Texas Woman Pleads Guilty to 26 Counts of Voter Fraud in ‘Vote-Harvesting’ Operation

Texas Woman Pleads Guilty to 26 Counts of Voter Fraud in ‘Vote-Harvesting’ Operation
A poll worker sorts ballots inside the Maricopa County Election Department in Phoenix, on Nov. 5, 2020. (Olivier Touron/AFP via Getty Images)
Gary Bai
6/20/2022
Updated:
7/17/2022
0:00

A Texas woman pleaded guilty on June 16 to 26 counts of voter fraud committed during a local water board election in 2018.

Monica Mendez, 36, of Port Lavaca, Texas, ran a “vote-harvesting operation on behalf of a subsidized housing corporation in order to influence the outcome of a utility board election,” the Texas Attorney General’s (AG) Office said in a June 17 statement. The election in question was the 2018 Victoria County Water Control and Improvement District 1 Election in Bloomington, Texas.

Mendez pleaded guilty to 26 felony counts of voter fraud, including three counts of illegal voting, eight counts of election fraud, seven counts of assisting a voter to submit a ballot by mail, and eight counts of unlawful possession of a mail ballot, the office stated.

Victoria County District Judge Eli Garza sentenced Mendez to five years of deferred adjudication probation.

Victoria County Elections Administrator Margetta Hill told The Epoch Times on June 20 that Mendez worked as a volunteer deputy registrar voter and assisted residents to register to vote during Bloomington’s 2018 water board election.

Mendez was signing applications to register to vote and also applications to vote by mail, Hill said.

According to a local media outlet, the Victoria Advocate, the 2018 water board election appeared on the radar of the AG’s office after about 275 of the 2,500 people who registered to vote used the same mailing address, which is associated with rental properties linked to a local housing nonprofit called ALMS. The nonprofit operates as La Raza Unidos, the outlet reported.
According to the nonprofit’s 2018 tax filings, La Raza Unidos described its mission as distributing “new and gently used clothing to men, women, and children, free of charge.”
Catherine Engelbrecht, founder and president of Texas election integrity group True the Vote, told The Epoch Times that this case is just the tip of the iceberg.

“This is not about one renegade person harvesting ballots,” Engelbrecht said. “It’s happening in hundreds of communities all over the country.

“And this is just one front of a thousand-front war on our elections.”

Mendez was charged with 26 counts of voter fraud in April 2021 and arrested in June 2021 by the Texas AG’s Election Fraud Unit.

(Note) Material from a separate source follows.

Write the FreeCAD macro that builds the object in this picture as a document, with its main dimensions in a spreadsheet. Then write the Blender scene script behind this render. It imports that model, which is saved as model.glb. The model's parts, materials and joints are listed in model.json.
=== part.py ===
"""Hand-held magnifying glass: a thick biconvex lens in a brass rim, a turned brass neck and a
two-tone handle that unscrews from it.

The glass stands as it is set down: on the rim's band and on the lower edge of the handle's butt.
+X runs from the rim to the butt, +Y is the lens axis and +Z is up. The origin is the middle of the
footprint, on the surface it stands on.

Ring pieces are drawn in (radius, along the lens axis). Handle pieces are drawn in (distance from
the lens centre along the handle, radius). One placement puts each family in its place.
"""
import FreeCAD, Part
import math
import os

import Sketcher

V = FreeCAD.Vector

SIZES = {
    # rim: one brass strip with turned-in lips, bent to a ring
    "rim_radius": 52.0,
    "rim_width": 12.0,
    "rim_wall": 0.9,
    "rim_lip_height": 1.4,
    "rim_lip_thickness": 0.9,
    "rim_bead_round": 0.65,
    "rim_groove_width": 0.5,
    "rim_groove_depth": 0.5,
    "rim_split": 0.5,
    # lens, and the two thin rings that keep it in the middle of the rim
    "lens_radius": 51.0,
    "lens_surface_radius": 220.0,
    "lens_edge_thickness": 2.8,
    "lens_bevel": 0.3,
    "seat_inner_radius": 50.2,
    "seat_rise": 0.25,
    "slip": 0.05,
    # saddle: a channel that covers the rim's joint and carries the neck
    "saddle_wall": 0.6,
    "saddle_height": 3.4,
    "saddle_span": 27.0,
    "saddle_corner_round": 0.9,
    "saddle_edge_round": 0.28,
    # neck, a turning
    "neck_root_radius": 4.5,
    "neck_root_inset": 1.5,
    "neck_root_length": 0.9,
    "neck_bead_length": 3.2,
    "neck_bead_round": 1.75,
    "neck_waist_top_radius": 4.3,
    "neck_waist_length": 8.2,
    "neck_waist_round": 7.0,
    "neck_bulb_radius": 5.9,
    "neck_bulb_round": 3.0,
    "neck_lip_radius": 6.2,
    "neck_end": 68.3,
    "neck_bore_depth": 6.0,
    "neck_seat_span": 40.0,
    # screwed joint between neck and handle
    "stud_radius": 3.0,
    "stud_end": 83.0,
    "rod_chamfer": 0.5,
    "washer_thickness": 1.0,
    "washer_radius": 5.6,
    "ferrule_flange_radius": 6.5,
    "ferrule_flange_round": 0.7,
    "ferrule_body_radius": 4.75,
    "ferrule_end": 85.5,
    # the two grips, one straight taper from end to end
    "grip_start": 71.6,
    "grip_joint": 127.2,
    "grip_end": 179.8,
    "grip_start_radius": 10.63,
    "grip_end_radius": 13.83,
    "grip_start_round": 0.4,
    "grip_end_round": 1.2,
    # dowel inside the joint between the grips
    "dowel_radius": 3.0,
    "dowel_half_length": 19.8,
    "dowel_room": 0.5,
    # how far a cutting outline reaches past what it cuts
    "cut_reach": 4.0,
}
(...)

She was indicted in July by a grand jury in the County of Victoria.

Attorney General Ken Paxton’s Election Integrity Unit and the Victoria County District Attorney’s Office jointly prosecuted the case.

Since 2015, Paxton has successfully prosecuted 534 election fraud offenses against 155 individuals, according to the AG’s website. Currently, 43 individuals in Texas have a prosecution pending. The AG is conducting 386 open voter fraud investigations.

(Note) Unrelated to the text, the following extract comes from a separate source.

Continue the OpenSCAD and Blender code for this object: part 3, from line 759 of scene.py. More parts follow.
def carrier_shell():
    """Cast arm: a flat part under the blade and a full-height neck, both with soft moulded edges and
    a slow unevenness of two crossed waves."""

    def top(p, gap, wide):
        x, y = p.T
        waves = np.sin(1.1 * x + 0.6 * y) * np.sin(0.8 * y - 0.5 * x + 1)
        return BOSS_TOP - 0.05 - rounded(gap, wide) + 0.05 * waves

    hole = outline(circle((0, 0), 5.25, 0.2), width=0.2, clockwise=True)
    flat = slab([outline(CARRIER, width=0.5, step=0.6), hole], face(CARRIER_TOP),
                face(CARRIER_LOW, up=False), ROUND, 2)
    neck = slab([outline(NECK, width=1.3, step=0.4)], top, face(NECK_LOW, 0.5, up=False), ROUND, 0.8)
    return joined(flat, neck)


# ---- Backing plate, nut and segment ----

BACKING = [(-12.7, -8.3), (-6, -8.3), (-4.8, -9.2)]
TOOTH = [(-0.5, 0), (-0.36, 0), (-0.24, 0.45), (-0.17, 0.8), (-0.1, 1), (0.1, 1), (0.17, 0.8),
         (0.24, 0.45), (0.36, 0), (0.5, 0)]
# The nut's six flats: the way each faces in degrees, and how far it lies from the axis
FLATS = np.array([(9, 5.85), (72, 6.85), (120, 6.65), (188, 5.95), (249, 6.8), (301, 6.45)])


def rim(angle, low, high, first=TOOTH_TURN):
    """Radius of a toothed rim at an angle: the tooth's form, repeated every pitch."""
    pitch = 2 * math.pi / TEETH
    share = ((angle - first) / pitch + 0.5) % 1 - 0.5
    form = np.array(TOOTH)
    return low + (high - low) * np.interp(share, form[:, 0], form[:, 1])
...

“Secure elections are the cornerstone of a thriving republic,” a statement on the AG’s website reads. “A key priority of the Attorney General is to investigate and prosecute the increasing allegations of voter fraud to ensure election integrity within Texas.”

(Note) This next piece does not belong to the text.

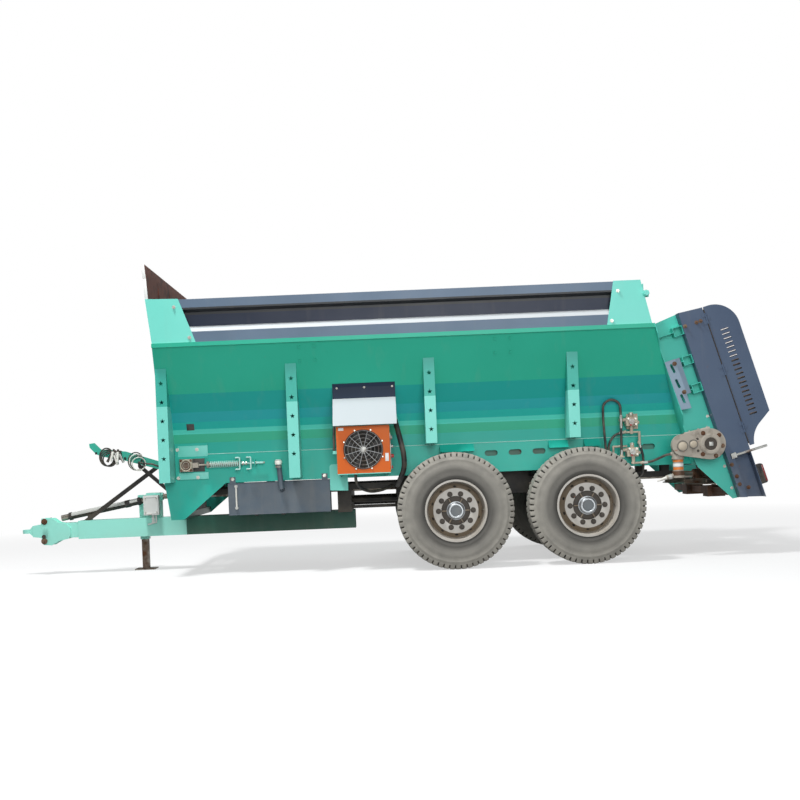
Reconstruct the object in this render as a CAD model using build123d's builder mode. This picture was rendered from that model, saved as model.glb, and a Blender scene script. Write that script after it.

Currently, charges for election fraud in Texas range from misdemeanor offenses up to felonies.

According to the AG’s office, “significant improvements” in election integrity laws in the state in 2017 have led to a “steady increase” in the number of voter fraud referrals.

The Texas state legislature passed legislation (S.B. 5) in 2017 that increased the penalties for most mail ballot-related offenses to felonies subjected to state jail time. It again increased criminal penalties and created criminal offenses for election fraud by passing S.B. 1 in 2021.

Officials from Paxton’s office and Mendez’s attorney didn’t respond to requests for comment by press time.